* _Records for this task_:
....................

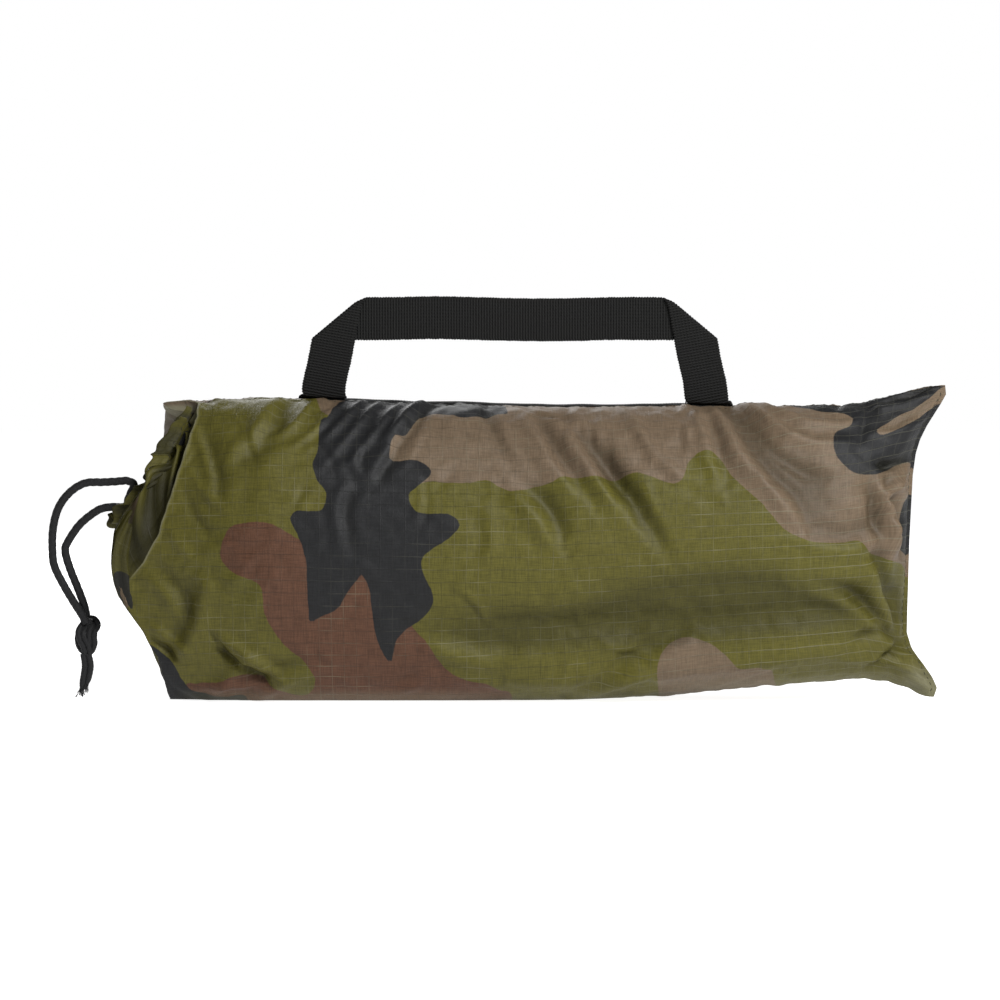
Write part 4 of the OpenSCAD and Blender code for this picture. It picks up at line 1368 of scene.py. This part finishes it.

....................

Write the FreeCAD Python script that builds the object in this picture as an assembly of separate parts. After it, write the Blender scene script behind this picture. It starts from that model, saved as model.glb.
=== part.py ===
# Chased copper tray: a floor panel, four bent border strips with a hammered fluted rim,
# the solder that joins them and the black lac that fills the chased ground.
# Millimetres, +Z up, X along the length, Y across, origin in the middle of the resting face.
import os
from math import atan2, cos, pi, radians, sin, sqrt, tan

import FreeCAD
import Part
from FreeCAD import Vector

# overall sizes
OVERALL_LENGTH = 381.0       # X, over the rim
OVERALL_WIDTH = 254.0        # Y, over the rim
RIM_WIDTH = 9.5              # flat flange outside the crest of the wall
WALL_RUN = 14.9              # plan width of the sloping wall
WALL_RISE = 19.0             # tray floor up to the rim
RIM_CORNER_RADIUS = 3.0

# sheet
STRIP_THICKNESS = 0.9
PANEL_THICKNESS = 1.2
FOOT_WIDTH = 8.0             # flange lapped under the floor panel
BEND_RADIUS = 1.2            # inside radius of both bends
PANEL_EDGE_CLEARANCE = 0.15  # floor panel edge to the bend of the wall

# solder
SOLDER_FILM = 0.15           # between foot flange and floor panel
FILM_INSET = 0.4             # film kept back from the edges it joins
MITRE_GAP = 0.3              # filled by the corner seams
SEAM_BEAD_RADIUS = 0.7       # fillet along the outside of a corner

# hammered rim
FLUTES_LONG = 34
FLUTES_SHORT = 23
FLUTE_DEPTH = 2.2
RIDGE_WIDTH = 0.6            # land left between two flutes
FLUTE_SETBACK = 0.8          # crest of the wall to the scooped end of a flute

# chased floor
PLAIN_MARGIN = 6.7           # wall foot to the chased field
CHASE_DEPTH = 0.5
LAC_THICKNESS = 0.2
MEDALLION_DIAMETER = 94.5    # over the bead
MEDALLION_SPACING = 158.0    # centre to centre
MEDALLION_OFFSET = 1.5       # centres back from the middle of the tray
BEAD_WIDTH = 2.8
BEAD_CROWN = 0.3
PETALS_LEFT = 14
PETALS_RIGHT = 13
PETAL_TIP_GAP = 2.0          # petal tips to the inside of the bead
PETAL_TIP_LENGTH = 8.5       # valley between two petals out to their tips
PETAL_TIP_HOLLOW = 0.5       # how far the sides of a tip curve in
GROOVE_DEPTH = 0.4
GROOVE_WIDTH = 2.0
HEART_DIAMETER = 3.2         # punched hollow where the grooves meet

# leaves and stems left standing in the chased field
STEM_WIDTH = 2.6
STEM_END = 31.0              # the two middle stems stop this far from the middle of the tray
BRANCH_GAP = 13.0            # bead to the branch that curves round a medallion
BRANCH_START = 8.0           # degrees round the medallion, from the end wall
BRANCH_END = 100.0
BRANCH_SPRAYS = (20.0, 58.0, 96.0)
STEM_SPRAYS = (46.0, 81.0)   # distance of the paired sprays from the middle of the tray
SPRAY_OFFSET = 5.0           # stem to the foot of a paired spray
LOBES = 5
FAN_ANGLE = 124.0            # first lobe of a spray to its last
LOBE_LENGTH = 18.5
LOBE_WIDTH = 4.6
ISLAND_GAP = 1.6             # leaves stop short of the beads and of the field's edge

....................

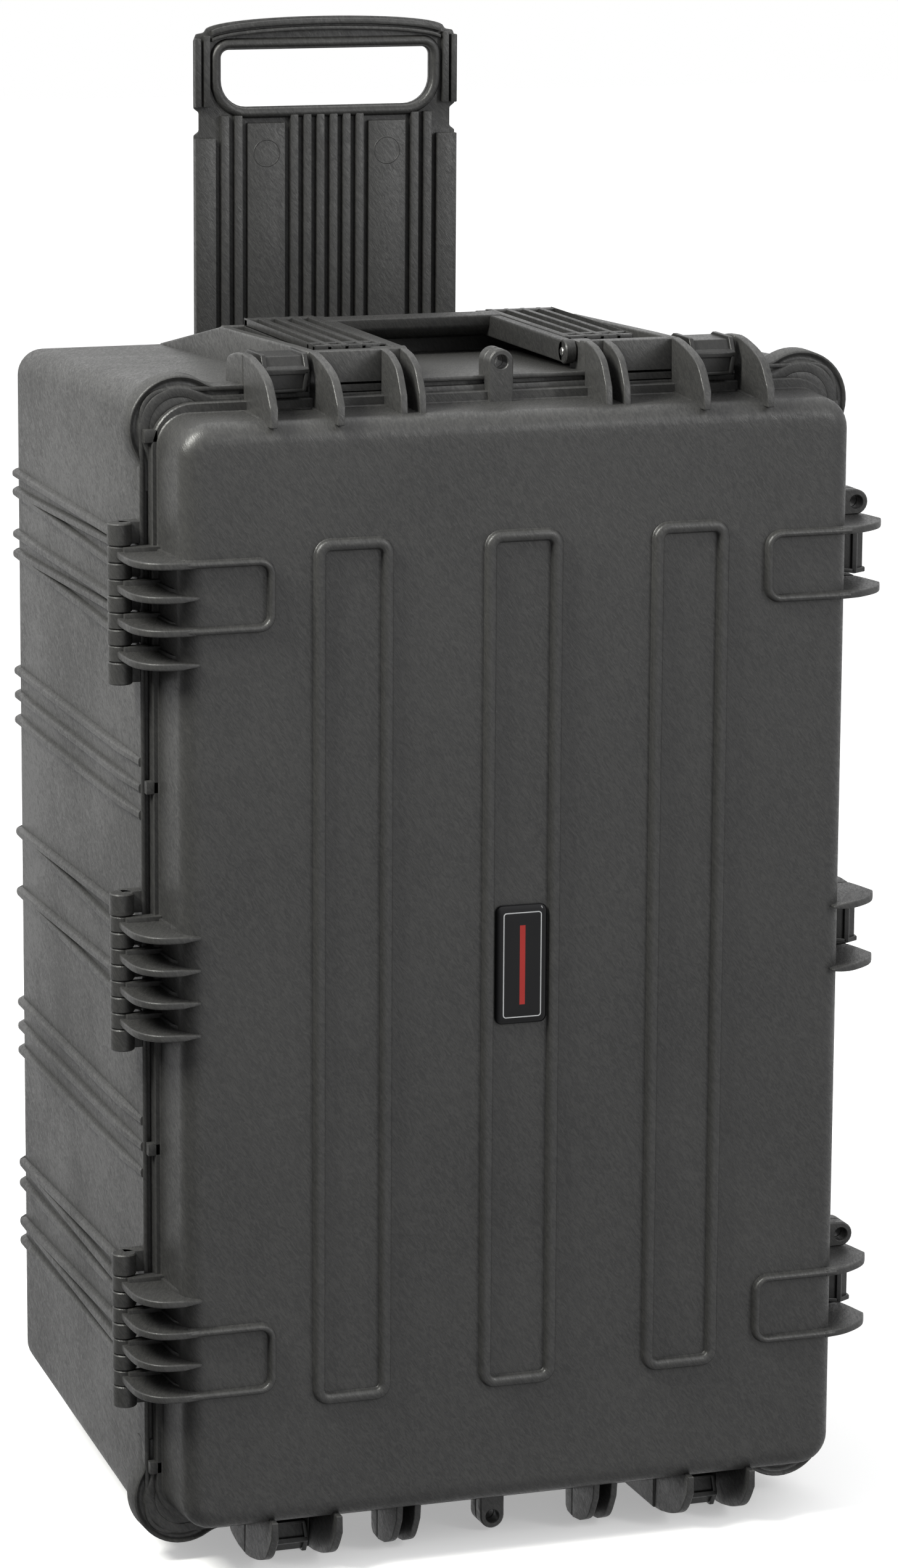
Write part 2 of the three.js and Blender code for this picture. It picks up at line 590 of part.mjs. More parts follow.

....................

* _Objective_: Copy out every line where the word "Write" occurs.

* _Result of this task_:
Write part 4 of the OpenSCAD and Blender code for this picture. It picks up at line 1368 of scene.py. This part finishes it.
Write the FreeCAD Python script that builds the object in this picture as an assembly of separate parts. After it, write the Blender scene script behind this picture. It starts from that model, saved as model.glb.
Write part 2 of the three.js and Blender code for this picture. It picks up at line 590 of part.mjs. More parts follow.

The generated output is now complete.